His lips tightened. “You offend me, Jason. Once before you suspected me of being a murderer, but then I had been well framed for the part. Now you know me, and yet you would think I would kill someone in such a grotesque way?”

“Look, I’m sorry, Verne. It’s not that I suspect it. It’s a question I have to ask because Reisman can’t ask it. I don’t believe it. But Elias knew you were a drug-runner, and though we conveniently made that disappear when we did the great vampire cover-up, Renee Reisman could easily find it out again, and then she would be up here grilling you. Even though you’ve changed your profession since, the fact that you were ever involved in that kind of thing won’t look good.”

He sat back slowly, and I relaxed a bit. Pissing a vampire off isn’t the way to ensure a long life — what he’d done to Carmichael’s estate had shown that all too well. “I did have another couple of reasons. I thought you might know something, maybe about another vampire that for some ungodly reason decided to move here.”

He shook his head, hesitated a moment, then spoke. “As you know, vampires are one of the few sorts of beings that I cannot sense automatically. Unless your hypothetical newcomer were to introduce himself, I’m afraid that I would have no better idea than you of his presence.

“Besides that, it stretches the bounds of reason to suppose that three vampires would be found in such close proximity.” He chuckled slightly. “We are a rare race; were the environmentalists aware of us, I would not be surprised to find us on an endangered species list. I am still somewhat puzzled by Klein’s presence; he obviously became a vampire relatively recently, yet his maker seemed unconcerned with either Klein’s behavior or survival.”

I raised an eyebrow. “You mean his maker might have objected to what he did?”

Verne nodded. “His maker should have objected, or in fact have controlled him. As a general rule, they try not to make waves, so to speak, for other beings that live in the twilight world between your civilization’s ‘reality’ and the lands of myth. And, not to sound overly egotistical, I am an extremely well-known member of that group. I would have expected his maker to be extremely concerned about annoying me by involving me in the manner Klein did. And, indeed, if I discover who was responsible for making him and leaving him uncontrolled, I will… have a talk with that person.”

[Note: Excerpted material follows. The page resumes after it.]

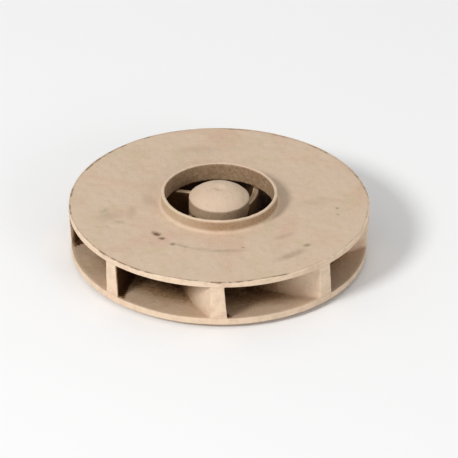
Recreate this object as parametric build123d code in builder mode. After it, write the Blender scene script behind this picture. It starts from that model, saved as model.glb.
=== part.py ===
from build123d import *

import math
import os

# Closed radial pump impeller: one casting with a flat back shroud, backward-curved
# vanes, a flat front shroud with an eye collar, and a hub that ends in a closed,
# domed nose inside the eye. Long vanes that start at the hub take turns with short
# ones that start outside the eye.
# Origin: centre of the machined hub face, on the axis. +Z points to the suction side.
# All sizes are in millimetres and degrees.

# Diameters
rim_diameter = 200.0  # front shroud
back_rim_diameter = 197.0  # back shroud
eye_diameter = 73.2  # bore of the eye
hub_diameter = 40.0
nose_diameter = 38.8  # foot of the dome
boss_diameter = 46.0  # machined hub face at the back

# Heights and wall thicknesses
boss_height = 3.0  # hub face behind the back shroud
back_shroud_thickness = 4.6
outlet_width = 25.0  # clear height between the shrouds
front_shroud_thickness = 4.2
collar_height = 9.2  # above the front shroud
collar_wall = 2.1
hub_rise = 9.0  # top of the hub's cylinder above the underside of the front shroud
nose_step = 0.4  # bevel between the hub's cylinder and the dome
dome_height = 7.2

# Vanes
vane_pairs = 4  # each a long vane and a short one
short_vane_circle = 88.0  # diameter at the inner ends of the short vanes
vane_angle = 54.0  # between a vane and the circumference
vane_inlet_thickness = 4.2
vane_outlet_thickness = 7.2
vane_draft_angle = 1.8  # on each side, wider at the foot
vane_knee_radius = 45.0  # where the two arcs of a side meet
vane_inlet_drop = 0.4  # from the underside of the front shroud down to the inlet edges

# Roundings and bevels
vane_root_bevel = 1.8  # along both shrouds
hub_flare = 9.0  # hub to the floor of the passages
collar_fillet = 3.0  # collar to the front shroud
eye_bevel = 1.2  # lower edge of the eye
rim_bevel = 0.5  # turned edges of both rims
collar_bevel = 0.5
boss_bevel = 0.8

# Shaft thread, blind, tapped from the back
thread_diameter = 20.0
thread_pitch = 1.5
thread_depth = 31.0  # to the end of the tap drill's wall
drill_point_angle = 118.0
thread_mouth_bevel = 1.2

# Lathe centre in the top of the nose
centre_mark_diameter = 2.6
centre_mark_angle = 90.0

# Allowances that the finished casting doesn't show
turning_stock = 3.0  # oversize of the cast rims
seat = 3.0  # how far a vane reaches into the hub and the back shroud

# Radii
rim_radius = rim_diameter / 2
back_rim_radius = back_rim_diameter / 2
eye_radius = eye_diameter / 2
collar_radius = eye_radius + collar_wall
hub_radius = hub_diameter / 2
nose_radius = nose_diameter / 2
boss_radius = boss_diameter / 2
dome_radius = (nose_radius**2 + dome_height**2) / (2 * dome_height)
tap_drill_radius = thread_diameter / 2 - 0.5413 * thread_pitch
centre_mark_radius = centre_mark_diameter / 2

# Levels above the hub face
back_level = boss_height
floor_level = back_level + back_shroud_thickness
ceiling_level = floor_level + outlet_width
face_level = ceiling_level + front_shroud_thickness
collar_level = face_level + collar_height
hub_level = ceiling_level + hub_rise
dome_level = hub_level + nose_step
apex_level = dome_level + dome_height

# A vane starts inside the hub and runs past the rims, where it is turned off.
vane_start = hub_radius - seat
vane_end = rim_radius + turning_stock
vane_height = seat + outlet_width - vane_inlet_drop
vane_slope = math.tan(math.radians(vane_draft_angle))
vane_inlet_bevel = 0.3 * vane_inlet_thickness
bevel_height = seat + vane_root_bevel + seat  # from inside a shroud to inside the vane


def vane_polar(radius):
    """Polar angle of the middle of a vane: an equiangular spiral that meets the rim on +X."""
    return math.degrees(math.log(radius / rim_radius) / math.tan(math.radians(vane_angle)))


def vane_side(side, widening):
    """Three points of one side of a vane, at its end, its knee and its start: 1 is the concave side.

    The thickness grows evenly from the hub to the rim, with the same widening all along.
    """
    points = []
    for radius in (vane_end, vane_knee_radius, vane_start):
        share = (radius - vane_start) / (rim_radius - vane_start)
        thickness = vane_inlet_thickness + share * (vane_outlet_thickness - vane_inlet_thickness)
        middle = Vector(radius, 0).rotate(Axis.Z, vane_polar(radius))
        across = Vector(side * (thickness / 2 + widening), 0)
        points.append(middle + across.rotate(Axis.Z, vane_polar(radius) + 180 - vane_angle))
    return points


def vane_plan(widening):
    """Plan of a vane: on each side two arcs that run smoothly into each other."""
    inwards = Vector(-1, 0).rotate(Axis.Z, vane_polar(vane_end) + 90 - vane_angle)
    with BuildSketch() as plan:
        with BuildLine():
            for side in (1, -1):
                end, knee, start = vane_side(side, widening)
                outer = TangentArc(end, knee, tangent=inwards)
                TangentArc(knee, start, tangent=outer % 1)
            Line(vane_side(1, widening)[-1], vane_side(-1, widening)[-1])
            Line(vane_side(1, widening)[0], vane_side(-1, widening)[0])
        make_face()
    return plan.sketch


# Bevel between a vane and the front shroud. It is drawn upside down, with its wide end
# below, and then mirrored, and it stops at the eye.
with BuildPart() as head_bevel:
    with BuildSketch(Plane.XY.offset(-seat)):
        add(vane_plan(vane_root_bevel + seat - vane_inlet_drop * vane_slope))
    extrude(amount=bevel_height, taper=45)
    Cylinder(eye_radius + eye_bevel, 4 * bevel_height, mode=Mode.SUBTRACT)
    mirror(about=Plane.XY, mode=Mode.REPLACE)

# Long vane: drafted sides, a bevelled inlet edge across the eye, and bevels to both shrouds
with BuildPart() as vane:
    with BuildSketch(Plane.XY.offset(floor_level - seat)):
        add(vane_plan(vane_height * vane_slope))
    extrude(amount=vane_height, taper=vane_draft_angle)
    inlet_edges = vane.faces().sort_by(Axis.Z)[-1].edges().filter_by(GeomType.CIRCLE)
    chamfer(inlet_edges, vane_inlet_bevel)
    with BuildSketch(Plane.XY.offset(floor_level - seat)):
        add(vane_plan((vane_height - seat) * vane_slope + vane_root_bevel + seat))
    extrude(amount=bevel_height, taper=45)
    with Locations((0, 0, ceiling_level)):
        add(head_bevel.part)

# Short vane: a long one cut square across, with a round nose of the same draft
nose_polar = vane_polar(short_vane_circle / 2)
nose_foot = Vector(short_vane_circle / 2, 0, floor_level - seat).rotate(Axis.Z, nose_polar)
nose_share = (short_vane_circle / 2 - vane_start) / (rim_radius - vane_start)
nose_thickness = vane_inlet_thickness + nose_share * (vane_outlet_thickness - vane_inlet_thickness)
with BuildPart() as short_vane:
    add(vane.part)
    split(bisect_by=Plane(nose_foot, z_dir=Vector(1, 0).rotate(Axis.Z, nose_polar + 90 - vane_angle)))
    with Locations(nose_foot):
        Cone(
            nose_thickness / 2 + vane_height * vane_slope,
            nose_thickness / 2,
            vane_height,
            align=(Align.CENTER, Align.CENTER, Align.MIN),
        )

with BuildPart() as impeller:
    # Hub face, back shroud, hub and domed nose, with the rim still oversize
    with BuildSketch(Plane.XZ):
        with BuildLine():
            Polyline(
                (0, 0),
                (boss_radius - boss_bevel, 0),
                (boss_radius, boss_bevel),
                (boss_radius, back_level),
                (back_rim_radius + turning_stock, back_level),
                (back_rim_radius + turning_stock, floor_level),
                (hub_radius + hub_flare, floor_level),
                (hub_radius, floor_level + hub_flare),
                (hub_radius, hub_level),
                (nose_radius, dome_level),
            )
            RadiusArc((nose_radius, dome_level), (0, apex_level), -dome_radius)
            Line((0, apex_level), (0, 0))
        make_face()
    revolve(axis=Axis.Z)

    with PolarLocations(0, vane_pairs):
        add(vane.part)
    with PolarLocations(0, vane_pairs, start_angle=180 / vane_pairs):
        add(short_vane.part)

    # Front shroud with its eye collar, with the rim still oversize
    with BuildSketch(Plane.XZ):
        with BuildLine():
            Polyline(
                (collar_radius + collar_fillet, face_level),
                (rim_radius + turning_stock, face_level),
                (rim_radius + turning_stock, ceiling_level),
                (eye_radius + eye_bevel, ceiling_level),
                (eye_radius, ceiling_level + eye_bevel),
                (eye_radius, collar_level - collar_bevel),
                (eye_radius + collar_bevel, collar_level),
                (collar_radius - collar_bevel, collar_level),
                (collar_radius, collar_level - collar_bevel),
                (collar_radius, face_level + collar_fillet),
            )
            RadiusArc(
                (collar_radius, face_level + collar_fillet),
                (collar_radius + collar_fillet, face_level),
                -collar_fillet,
            )
        make_face()
    revolve(axis=Axis.Z)

    # Turned outside: everything beyond this profile comes off, vane tips included
    with BuildSketch(Plane.XZ):
        with BuildLine():
            Polyline(
                (0, -seat),
                (back_rim_radius - rim_bevel, -seat),
                (back_rim_radius - rim_bevel, back_level),
                (back_rim_radius, back_level + rim_bevel),
                (back_rim_radius, floor_level),
                (rim_radius, ceiling_level),
                (rim_radius, face_level - rim_bevel),
                (rim_radius - rim_bevel, face_level),
                (rim_radius - rim_bevel, apex_level + seat),
                (0, apex_level + seat),
                close=True,
            )
        make_face()
    revolve(axis=Axis.Z, mode=Mode.INTERSECT)

    # Blind shaft thread with the tap drill's point, and the lathe centre in the nose
    with BuildSketch(Plane.XZ):
        with BuildLine():
            Polyline(
                (0, 0),
                (tap_drill_radius + thread_mouth_bevel, 0),
                (tap_drill_radius, thread_mouth_bevel),
                (tap_drill_radius, thread_depth),
                (0, thread_depth + tap_drill_radius / math.tan(math.radians(drill_point_angle / 2))),
                close=True,
            )
        make_face()
        with BuildLine():
            Polyline(
                (0, apex_level + seat),
                (centre_mark_radius, apex_level + seat),
                (centre_mark_radius, apex_level),
                (0, apex_level - centre_mark_radius / math.tan(math.radians(centre_mark_angle / 2))),
                close=True,
            )
        make_face()
    revolve(axis=Axis.Z, mode=Mode.SUBTRACT)

impeller.part.label = "impeller"
os.makedirs("parts", exist_ok=True)
export_step(impeller.part, "parts/impeller.step")
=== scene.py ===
"""Closed pump impeller in cast bronze: two shrouds, a hub, eight vanes and an eye collar.

It stands on a pale studio floor. Shapes are worked out in millimetres and kept in metres.
"""
import math

import bmesh
import bpy
import numpy as np
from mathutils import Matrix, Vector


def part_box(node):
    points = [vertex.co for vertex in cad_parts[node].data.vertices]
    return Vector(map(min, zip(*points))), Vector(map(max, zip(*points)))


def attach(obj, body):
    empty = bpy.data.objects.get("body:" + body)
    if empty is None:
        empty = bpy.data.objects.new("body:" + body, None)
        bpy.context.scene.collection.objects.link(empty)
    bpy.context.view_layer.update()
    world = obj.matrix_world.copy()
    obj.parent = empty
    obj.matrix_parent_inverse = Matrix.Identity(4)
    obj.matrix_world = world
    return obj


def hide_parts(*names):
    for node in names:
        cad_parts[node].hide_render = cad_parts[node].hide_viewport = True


bl_info = {
    "name": "Cast Pump Impeller",
    "version": (1, 0, 0),
    "blender": (4, 5, 0),
    "location": "3D View > Sidebar > Impeller",
    "description": "Builds a closed pump impeller of blasted bronze on a studio floor",
    "category": "Object",
}

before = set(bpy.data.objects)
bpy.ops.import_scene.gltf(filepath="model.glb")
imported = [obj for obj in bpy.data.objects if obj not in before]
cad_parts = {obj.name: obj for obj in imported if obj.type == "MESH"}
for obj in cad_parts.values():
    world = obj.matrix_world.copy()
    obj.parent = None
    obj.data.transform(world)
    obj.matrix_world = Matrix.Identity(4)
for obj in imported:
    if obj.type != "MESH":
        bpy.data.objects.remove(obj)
LOW, HIGH = (np.array(corner) * 1000 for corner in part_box("impeller"))
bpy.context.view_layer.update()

# Steps round the axis
BACK_COLUMNS, FRONT_COLUMNS, THREAD_COLUMNS, FLOOR_COLUMNS = 384, 540, 96, 96

# How far inside the rim's edge the broken seam runs, in millimetres
SEAM_INSET = 0.75

# Marks on the front face: x, y, half length, half width and turn, in millimetres and radians
PITS = (  # and depth
    (-41.0, -38.8, 3.4, 2.3, -0.82, 1.10),
    (-37.4, -44.9, 2.1, 1.8, -0.7, 0.85),
    (-30.1, -52.3, 1.8, 1.7, 0.4, 0.55),
    (57.9, -52.5, 2.6, 1.8, 0.5, 0.22),
    (16.0, -56.0, 1.0, 0.8, 0.2, 0.40),
    (78.6, -4.6, 1.2, 0.9, 0.7, 0.35),
    (78.8, -13.0, 1.1, 0.8, 0.1, 0.30),
    (-22.0, -56.0, 0.8, 0.7, 0.3, 0.30),
)
STAINS = (  # and strength
    (47.5, -65.0, 11.5, 3.1, 0.66, 0.34),
    (-13.0, -58.8, 9.0, 1.9, -0.12, 0.20),
    (4.0, -60.4, 13.0, 1.9, 0.05, 0.28),
    (43.0, -41.5, 8.0, 2.4, 0.55, 0.20),
    (-58.0, -12.0, 9.0, 3.2, 1.40, 0.16),
    (-72.0, -17.0, 9.0, 7.0, 0.5, 0.17),
    (-76.0, -11.0, 5.0, 2.0, 0.9, 0.22),
    (-24.0, -55.0, 7.0, 1.3, -0.4, 0.30),
    (-66.0, -25.0, 4.5, 2.0, -0.2, 0.22),
    (-47.0, 3.0, 4.0, 8.0, 0.2, 0.15),
    (-14.0, 70.0, 14.0, 5.0, 0.1, 0.14),
    (66.0, 3.0, 12.0, 5.0, 0.2, 0.10),
)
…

“We never did find out how or why Klein became a vampire; couldn’t this killing be due to whoever Klein’s maker was?”

Verne rubbed his chin thoughtfully. “It is possible, of course. It would eliminate that element of coincidence; if this was the case, then Klein’s behavior might even have been precisely what his maker wanted. But still… a vampire who had decided on such a bizarre and savage method of killing… I find it difficult to believe such a creature would waste so much of the essence of the living. But you said ‘a couple’ of other reasons. What was the other?”

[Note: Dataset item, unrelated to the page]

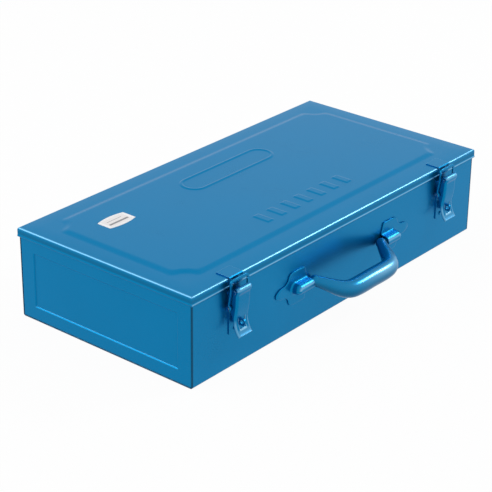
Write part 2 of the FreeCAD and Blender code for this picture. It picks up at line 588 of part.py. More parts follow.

“The murderer apparently phoned headquarters… and he gave his name as Vlad Dracul.”

I would never have believed it was possible, but the blood drained straight out of Verne’s face, leaving him literally white as paper. “Vlad Dracul… that is not possible. It must not be possible.” His voice was a whisper. I felt gooseflesh rising on my arms; Verne sounded afraid.

I didn’t even want to imagine what could scare him. “Of course it’s impossible. Vlad Tepes, the Dracula of legend, died a long, long time ago.” Another thought occurred to me. “Unless… given the initials… you were him.”

He made a cutting gesture with his hand, his ruby ring flashing like a warning. He stepped to the window; for several minutes he stared out at the moonlit landscape. “No. I was not… him. But that name has… meaning…” He paused. “I’d rather not discuss this now, Jason. I must make some inquiries.” He turned back to me. “I’m sorry to cut this short, but you’ll have to leave now.”

One look was enough to convince me not to argue. “Okay, Verne. Can you just tell me one thing?”


“Is it another vampire? Is that what you think?”

A very faint, eerie smile crossed his face. My skin prickled anew. “A vampire? Oh, no, not a vampire.”

That smile stayed with me all the way home.